In Spencer v. Hill, 336 Mich. 22, the only testimony offered in the case was that of the plaintiff who sought relief by way of cancellation of instruments that she had executed. Under the undisputed facts a decree in her favor was sustained, the Court recognizing, however, that each such case must depend on its own circumstances. The facts there involved are clearly distinguishable from those in the case at bar.
That the defendants sought to dissuade their father from marrying Mrs. Haase is not in dispute. It was their claim on the trial that their position was prompted by a desire to prevent an act on his part that, in view of his physical condition, they considered, in good faith, to be unwise. Their statements to plaintiff, of which complaint is now made, had reference to his contemplated marriage rather than to his property. Plaintiff as a witness in his own behalf testified that:
"There were never any discussions with the children concerning who would receive my property after I was married."

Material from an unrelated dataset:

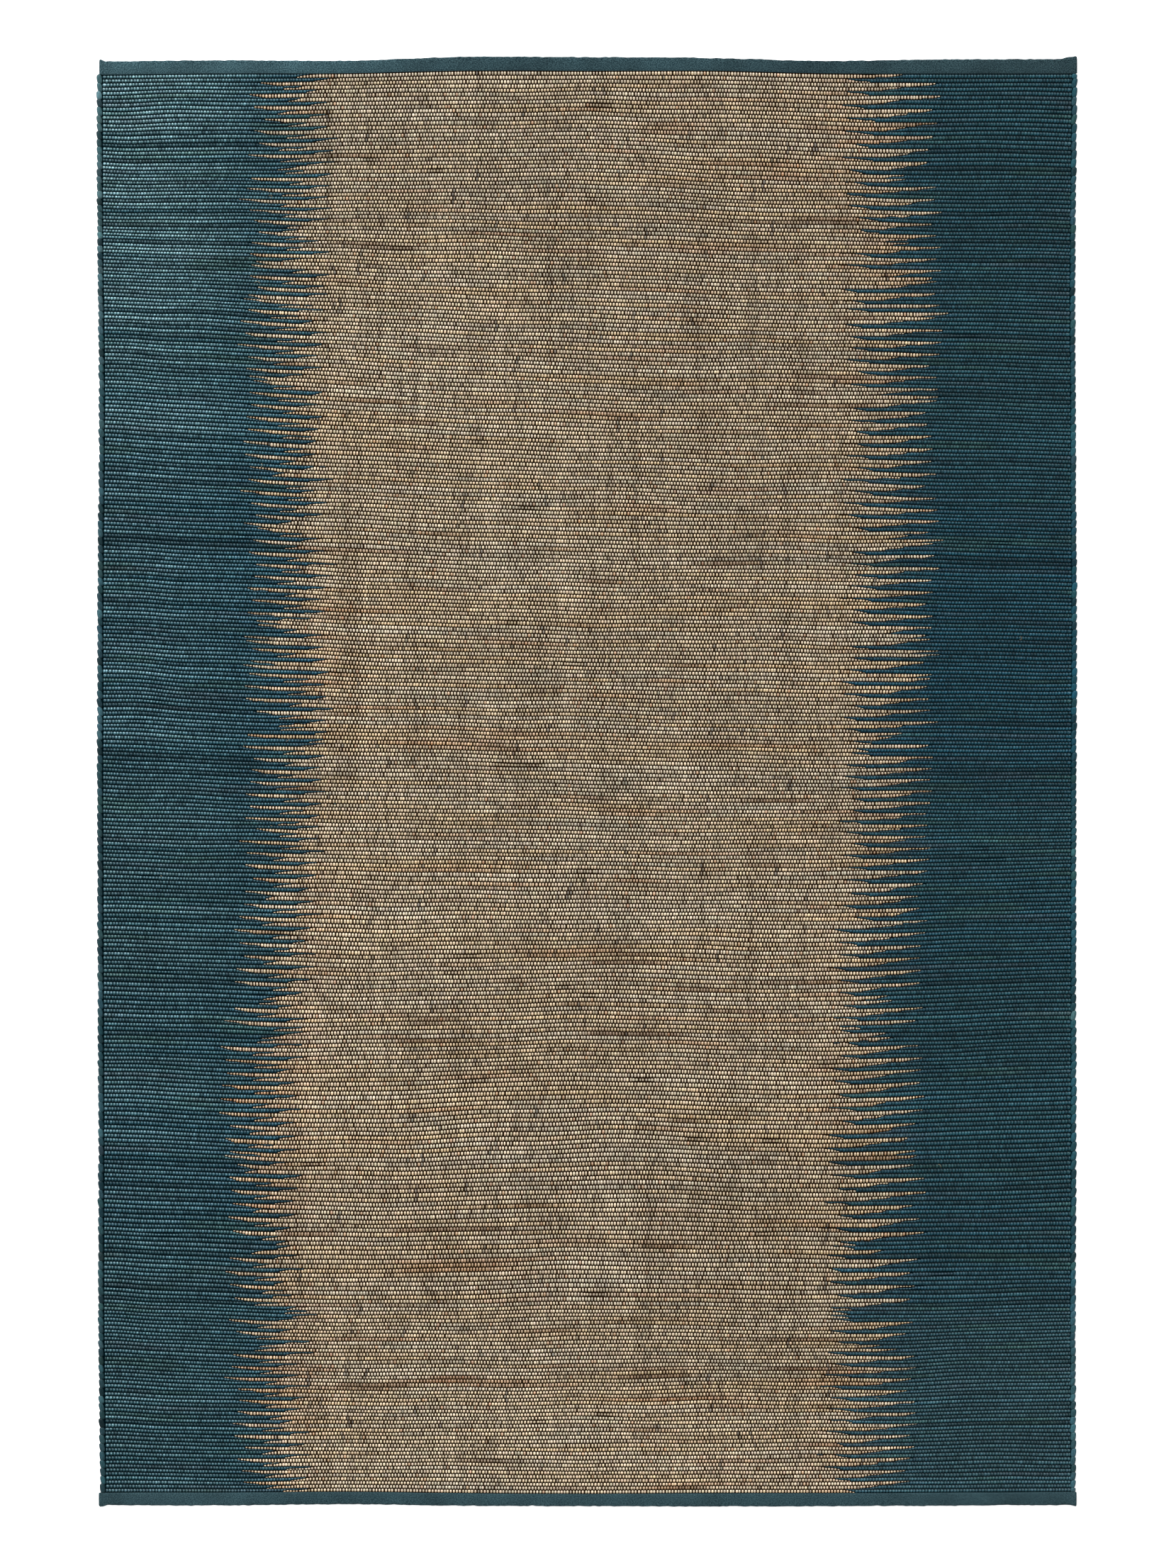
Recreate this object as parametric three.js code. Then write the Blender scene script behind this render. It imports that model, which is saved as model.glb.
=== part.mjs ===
// A jute rug of about 2 m by 3 m, woven by hand in one piece. Thick soft weft rows are packed
// over a hidden warp, with a dark teal zone along each side and a natural zone between them.
// Along each side the weft turns round an edge cord, and each end is bound with a folded tape.
//
// Millimetres. X runs across the rug, Y along it and Z up. The origin is on the floor at the
// centre. The end at +Y is called far and the end at -Y near, the side at -X left and the
// other one right. A share runs from 0 at the far tape to 1 at the near tape, and across
// runs from -1 at the left side of the rows to 1 at their right side.

import * as THREE from 'three';

// Driving dimensions

const rugWidth = 2028;
const crestHeight = 8;
const valleyHeight = 6;

// The weave: 350 rows, packed more and less tightly along the rug
const rowBands = [
  { rows: 50, pitch: 8.4 },
  { rows: 50, pitch: 8.4 },
  { rows: 50, pitch: 8.2 },
  { rows: 50, pitch: 8.1 },
  { rows: 50, pitch: 8.6 },
  { rows: 50, pitch: 9.3 },
  { rows: 50, pitch: 8.0 },
];

// How far the rows sink towards the near end, against the middle of the rug
const rowSag = [
  { share: 0.0, left: 0, leftMiddle: 0, middle: 0, rightMiddle: 0, right: 0 },
  { share: 0.07, left: -6, leftMiddle: -2, middle: 0, rightMiddle: 13, right: 20 },
  { share: 0.16, left: -44, leftMiddle: -19, middle: 0, rightMiddle: 7, right: 14 },
  { share: 0.25, left: -55, leftMiddle: -25, middle: 0, rightMiddle: 4, right: 14 },
  { share: 0.34, left: -43, leftMiddle: -18, middle: 0, rightMiddle: 2, right: 13 },
  { share: 0.47, left: -28, leftMiddle: -10, middle: 0, rightMiddle: 6, right: 11 },
  { share: 0.56, left: -19, leftMiddle: -4, middle: 0, rightMiddle: 2, right: -2 },
  { share: 0.7, left: -3, leftMiddle: 12, middle: 0, rightMiddle: 7, right: -6 },
  { share: 0.83, left: -6, leftMiddle: 10, middle: 0, rightMiddle: 7, right: 4 },
  { share: 0.92, left: -7, leftMiddle: 6, middle: 0, rightMiddle: 1, right: -3 },
  { share: 1.0, left: 0, leftMiddle: 0, middle: 0, rightMiddle: 0, right: 0 },
];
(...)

It is significant also that defendants' attempts to dissuade plaintiff from entering into a marriage with Mrs. Haase resulted in failure. In that respect he made his own determination uninfluenced by what was said to him. He relied on his own judgment. The presumption that he did likewise in transferring certain property to his children is supported by the proofs in the case, rather than being inconsistent therewith. Considering all of the circumstances under which the transactions in question took place, the opportunity for deliberation with reference to them, the fact that plaintiff's attorney prepared each agreement unquestionably in accordance with his understanding as to plaintiff's desires, and the further fact that plaintiff, had he desired to do so, had ample opportunity to discuss his affairs with his business associates as well as with his attorney, indicate that he was not coerced or made the victim of undue influence or persuasion by defendants.
The trial judge came to the correct conclusion, and the decree entered is affirmed. Appellees may have costs.
DETHMERS, C.J., and SHARPE, SMITH, EDWARDS, VOELKER, KELLY, and BLACK, JJ., concurred.